Um...no, not all, and not with all footage. The problem is that algorithms must make certain assumptions, and the assumptions are not always correct. Some content defys analysis. That's when manual tweaks and human judgement come it.

But just like with photographs that have been scaled up 200% in Photoshop, video scaled up 200% will look better.

Yikes, well, that's not true! Photoshop scaled images have more pixels, not more detail. The faked detail in 3rd party still or video algorithms comes from some rather intensive content prediction that fakes the detail. But, look at that detail carefully, and closely. It's not real, nor does it hold up or work well on close inspection.
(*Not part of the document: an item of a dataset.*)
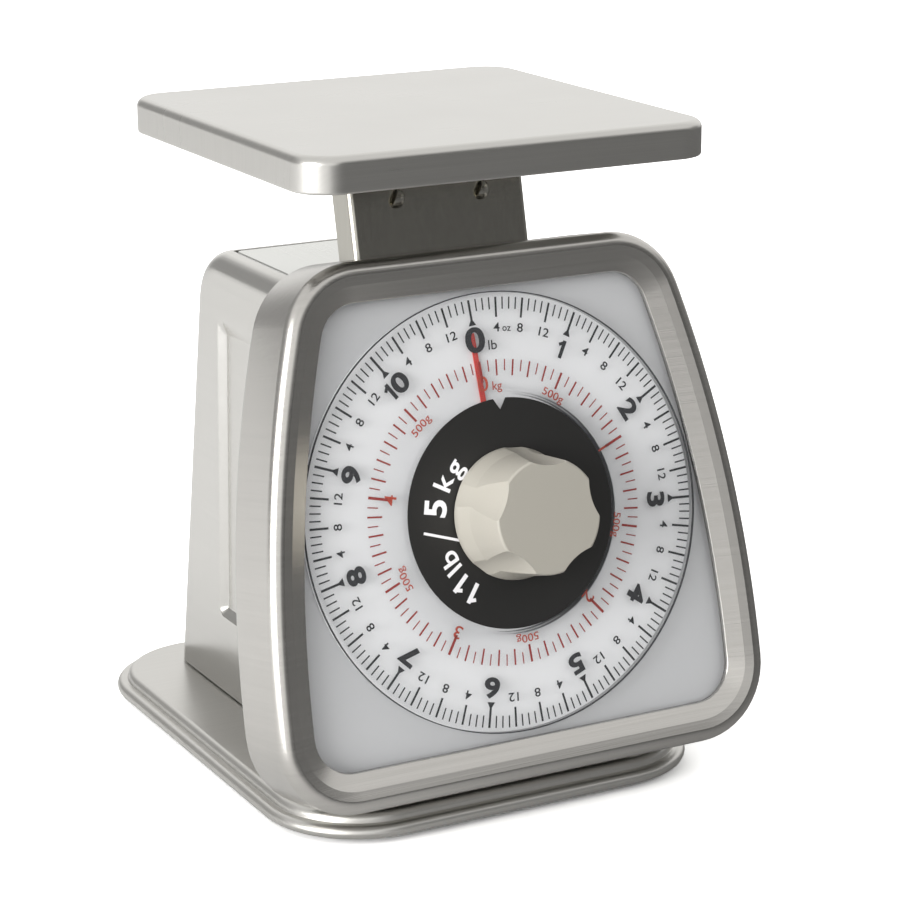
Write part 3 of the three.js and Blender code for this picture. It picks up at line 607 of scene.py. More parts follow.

Great at a distance only, and very sensitive to specific content and some extremely touchy manual parameter input.

You should do a test, open up a 1080 movie on your computer monitor and make the window 4x as big.

Then save a movie that's been upscaled it to 4k and view it at 2x as big, and view the movies side by side.

the 1080 will eventually look pixelated, while the 4k/UHD will still hold up better, because it has additional pixels and those additional pixels have additional detail that's been added by the algorithms. -even "nearest neighbor" looks better, toss in a sharpening filter (which all NLEs have), and it looks even better.

My comments were based on my own tests. I don't find the basic NLE adding any significant detail when scaling.